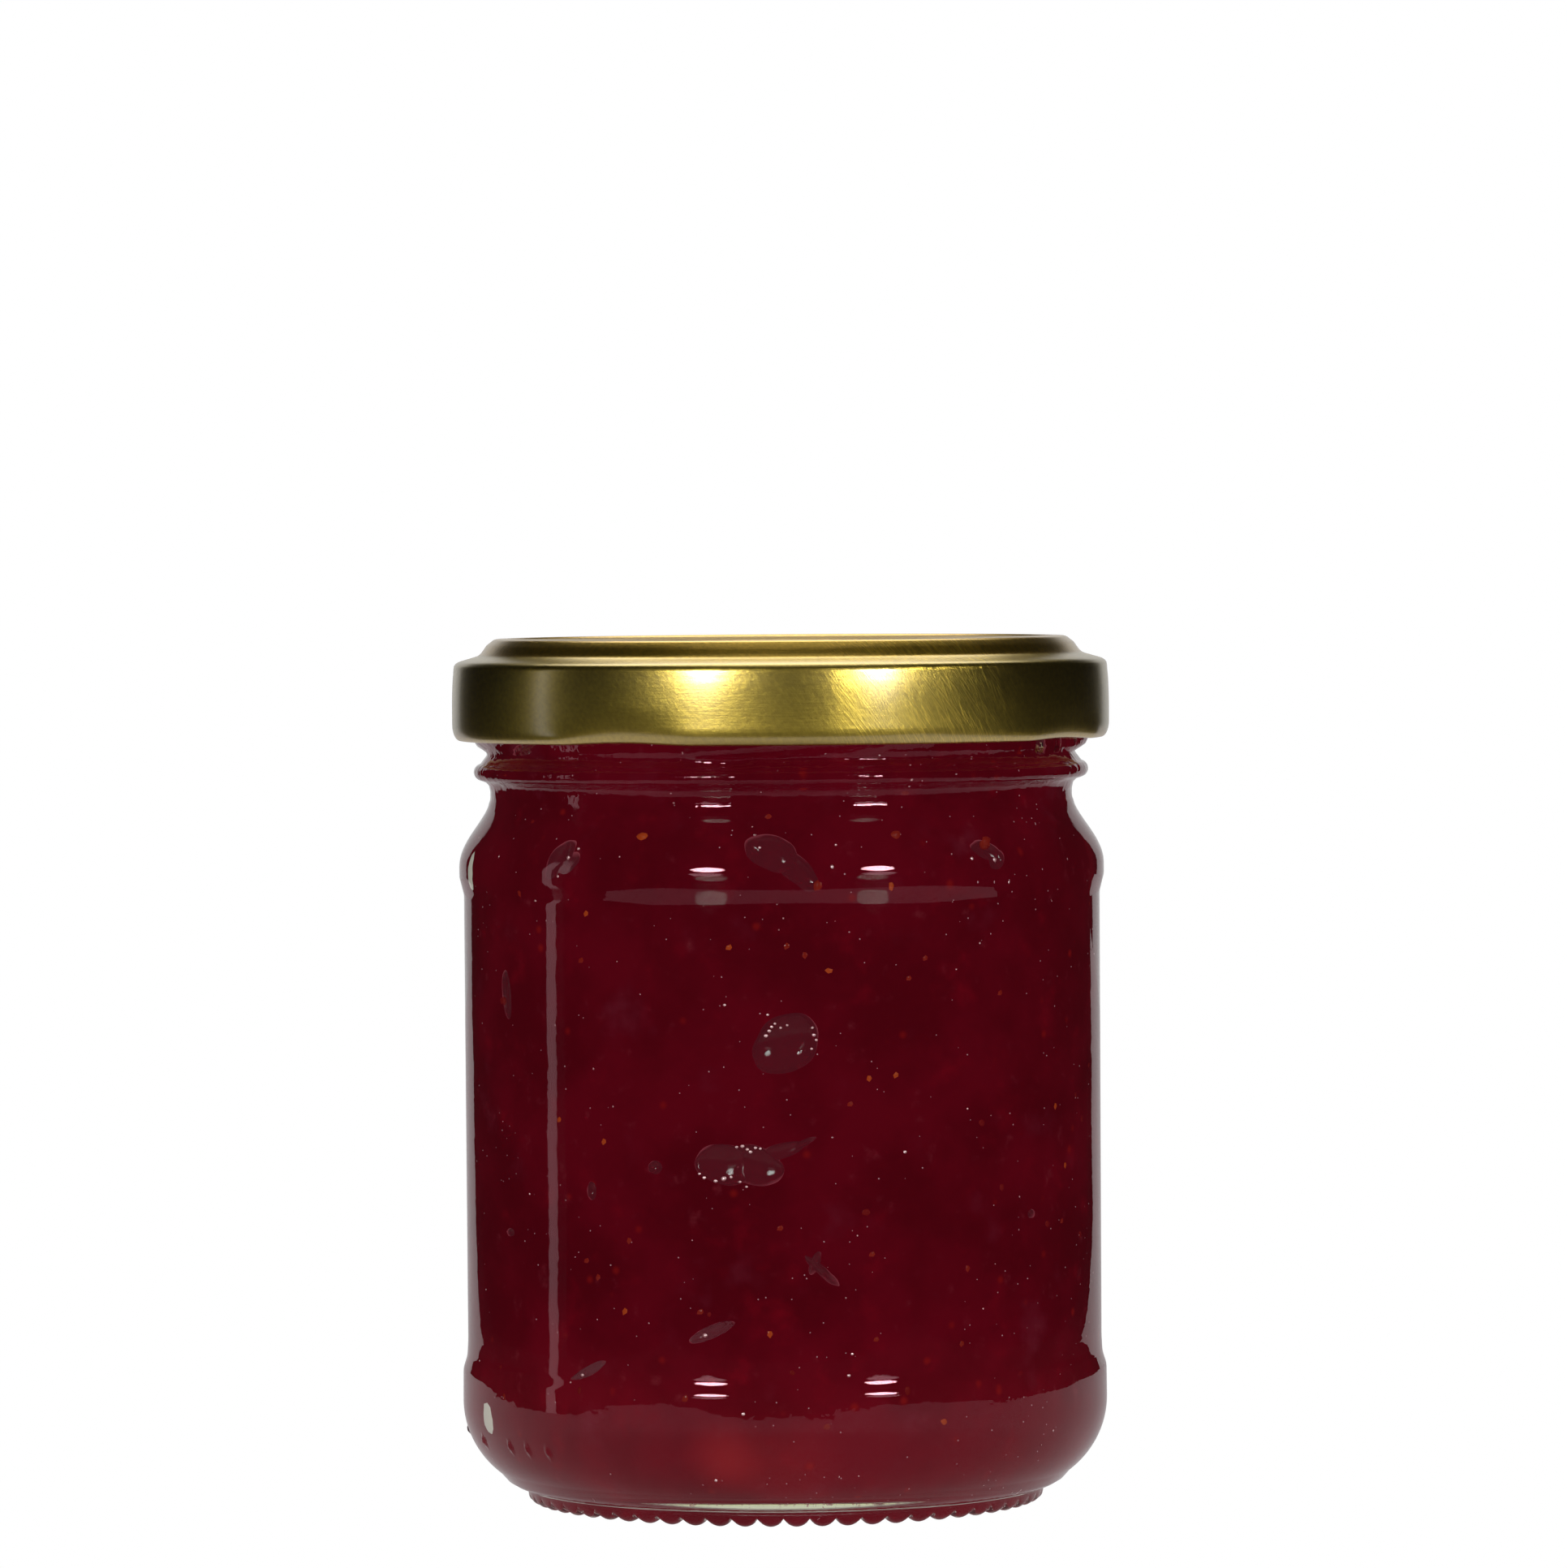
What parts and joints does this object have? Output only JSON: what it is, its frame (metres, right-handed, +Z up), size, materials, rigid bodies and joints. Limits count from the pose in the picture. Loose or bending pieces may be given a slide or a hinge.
^^^^
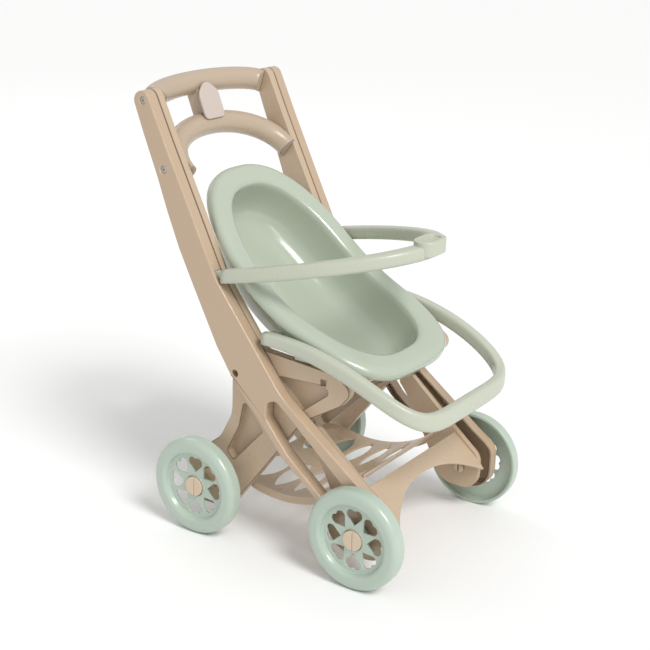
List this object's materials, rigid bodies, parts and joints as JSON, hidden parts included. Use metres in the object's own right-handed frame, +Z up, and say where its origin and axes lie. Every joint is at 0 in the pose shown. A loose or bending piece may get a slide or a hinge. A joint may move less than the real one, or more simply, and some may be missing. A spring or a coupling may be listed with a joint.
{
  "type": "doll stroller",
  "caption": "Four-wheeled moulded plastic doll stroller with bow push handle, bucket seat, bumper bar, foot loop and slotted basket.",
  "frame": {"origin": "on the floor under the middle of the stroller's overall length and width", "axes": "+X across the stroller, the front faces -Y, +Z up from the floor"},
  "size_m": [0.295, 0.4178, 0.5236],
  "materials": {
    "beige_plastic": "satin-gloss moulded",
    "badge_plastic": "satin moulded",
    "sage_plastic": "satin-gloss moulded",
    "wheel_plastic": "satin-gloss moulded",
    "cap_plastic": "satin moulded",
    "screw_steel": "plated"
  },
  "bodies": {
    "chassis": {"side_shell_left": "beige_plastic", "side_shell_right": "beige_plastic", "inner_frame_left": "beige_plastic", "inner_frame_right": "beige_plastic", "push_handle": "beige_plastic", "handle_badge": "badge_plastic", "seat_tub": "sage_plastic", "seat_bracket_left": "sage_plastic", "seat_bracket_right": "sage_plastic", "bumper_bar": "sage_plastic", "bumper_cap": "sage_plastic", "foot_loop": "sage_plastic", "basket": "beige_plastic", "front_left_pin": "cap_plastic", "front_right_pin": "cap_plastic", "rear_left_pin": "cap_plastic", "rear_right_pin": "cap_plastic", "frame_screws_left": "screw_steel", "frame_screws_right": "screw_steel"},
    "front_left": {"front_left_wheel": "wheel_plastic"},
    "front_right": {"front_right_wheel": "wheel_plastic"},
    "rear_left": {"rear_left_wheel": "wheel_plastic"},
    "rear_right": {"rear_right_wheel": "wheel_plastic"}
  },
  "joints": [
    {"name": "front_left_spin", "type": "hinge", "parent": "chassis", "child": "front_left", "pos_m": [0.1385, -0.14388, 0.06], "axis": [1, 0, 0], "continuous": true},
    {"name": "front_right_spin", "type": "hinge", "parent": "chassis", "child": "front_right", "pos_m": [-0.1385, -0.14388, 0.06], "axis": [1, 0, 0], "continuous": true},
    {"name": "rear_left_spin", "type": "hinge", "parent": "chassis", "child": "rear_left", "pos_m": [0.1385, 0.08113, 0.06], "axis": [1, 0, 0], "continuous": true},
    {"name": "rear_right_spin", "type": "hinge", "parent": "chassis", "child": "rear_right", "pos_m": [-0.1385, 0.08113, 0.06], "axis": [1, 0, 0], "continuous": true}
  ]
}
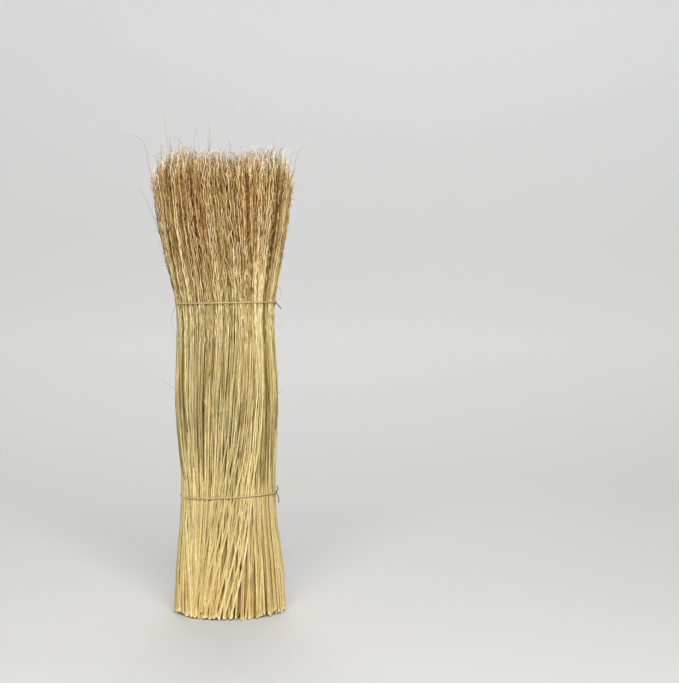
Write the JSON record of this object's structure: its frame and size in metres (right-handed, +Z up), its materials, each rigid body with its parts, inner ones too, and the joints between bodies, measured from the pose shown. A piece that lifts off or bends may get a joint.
^^^^
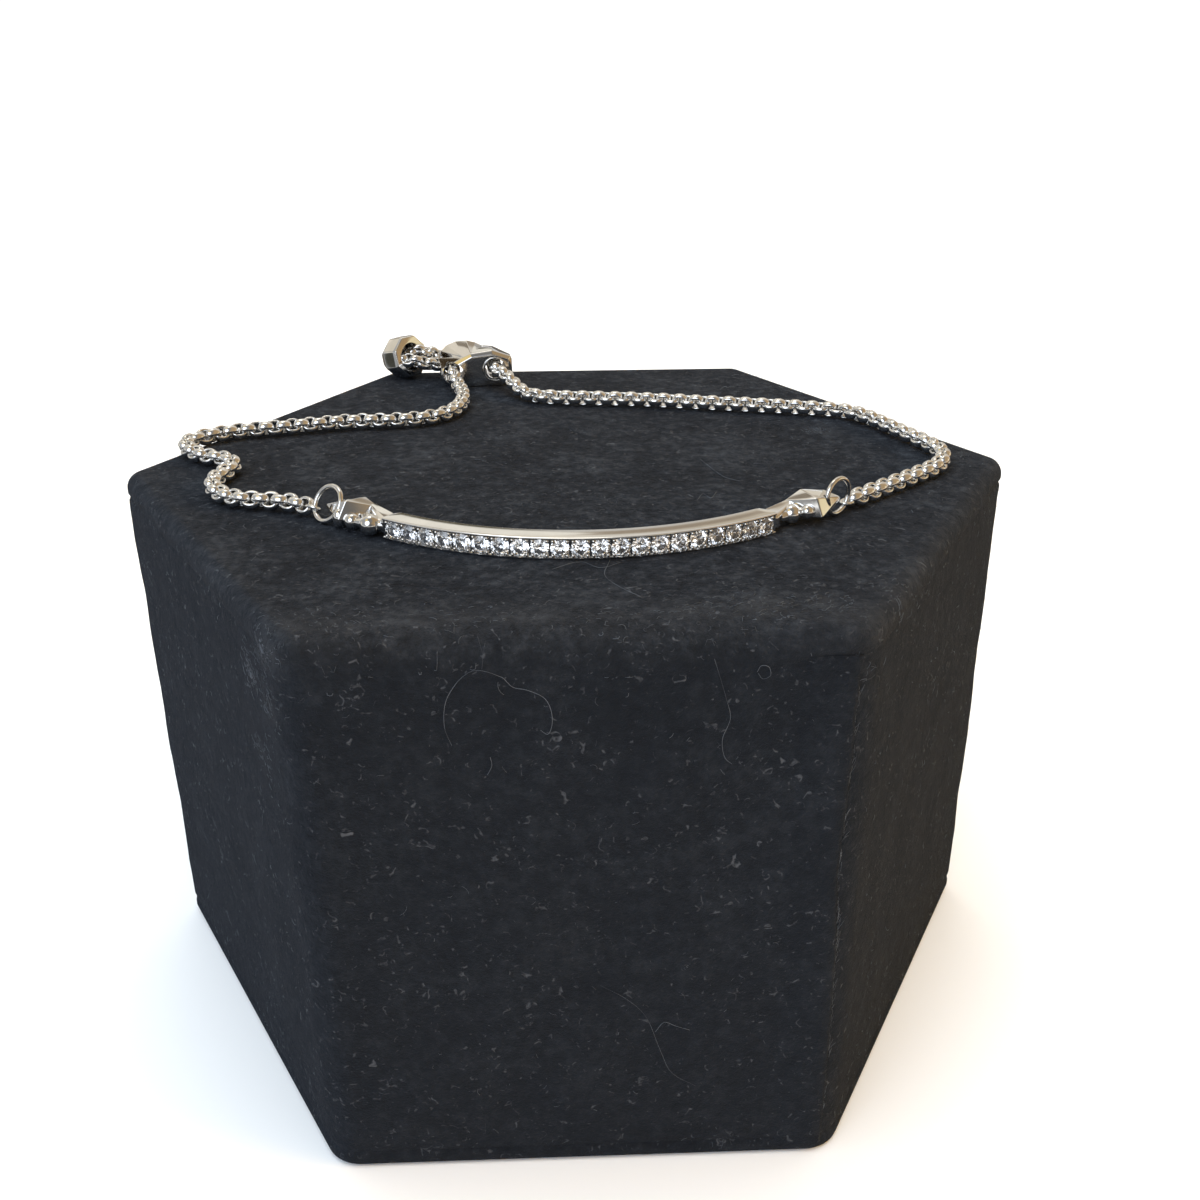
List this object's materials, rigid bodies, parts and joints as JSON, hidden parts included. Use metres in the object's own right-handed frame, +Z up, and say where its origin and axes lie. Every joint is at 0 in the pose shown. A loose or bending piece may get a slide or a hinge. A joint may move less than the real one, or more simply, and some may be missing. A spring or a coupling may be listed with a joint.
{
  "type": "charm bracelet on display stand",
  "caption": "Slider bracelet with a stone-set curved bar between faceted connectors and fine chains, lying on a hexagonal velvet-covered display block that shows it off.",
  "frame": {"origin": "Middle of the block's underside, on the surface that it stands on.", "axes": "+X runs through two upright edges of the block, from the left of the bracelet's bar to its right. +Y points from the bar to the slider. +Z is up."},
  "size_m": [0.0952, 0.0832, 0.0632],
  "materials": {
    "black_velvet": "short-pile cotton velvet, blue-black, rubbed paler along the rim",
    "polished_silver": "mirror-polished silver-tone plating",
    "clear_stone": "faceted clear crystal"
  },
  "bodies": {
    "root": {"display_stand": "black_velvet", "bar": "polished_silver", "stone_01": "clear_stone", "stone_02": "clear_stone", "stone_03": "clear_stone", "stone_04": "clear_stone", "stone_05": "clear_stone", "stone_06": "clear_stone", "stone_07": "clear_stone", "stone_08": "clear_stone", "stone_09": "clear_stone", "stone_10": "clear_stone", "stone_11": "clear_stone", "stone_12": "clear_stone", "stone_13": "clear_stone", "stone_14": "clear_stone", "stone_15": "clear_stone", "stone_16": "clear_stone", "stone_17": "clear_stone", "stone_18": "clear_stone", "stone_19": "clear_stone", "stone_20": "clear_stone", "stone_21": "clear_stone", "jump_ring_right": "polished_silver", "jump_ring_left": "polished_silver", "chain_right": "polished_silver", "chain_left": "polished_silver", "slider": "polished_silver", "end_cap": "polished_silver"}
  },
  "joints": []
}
^^^^
Using the data above, copy each line that contains "this".

# Full answer
What parts and joints does this object have? Output only JSON: what it is, its frame (metres, right-handed, +Z up), size, materials, rigid bodies and joints. Limits count from the pose in the picture. Loose or bending pieces may be given a slide or a hinge.
List this object's materials, rigid bodies, parts and joints as JSON, hidden parts included. Use metres in the object's own right-handed frame, +Z up, and say where its origin and axes lie. Every joint is at 0 in the pose shown. A loose or bending piece may get a slide or a hinge. A joint may move less than the real one, or more simply, and some may be missing. A spring or a coupling may be listed with a joint.
Write the JSON record of this object's structure: its frame and size in metres (right-handed, +Z up), its materials, each rigid body with its parts, inner ones too, and the joints between bodies, measured from the pose shown. A piece that lifts off or bends may get a joint.
List this object's materials, rigid bodies, parts and joints as JSON, hidden parts included. Use metres in the object's own right-handed frame, +Z up, and say where its origin and axes lie. Every joint is at 0 in the pose shown. A loose or bending piece may get a slide or a hinge. A joint may move less than the real one, or more simply, and some may be missing. A spring or a coupling may be listed with a joint.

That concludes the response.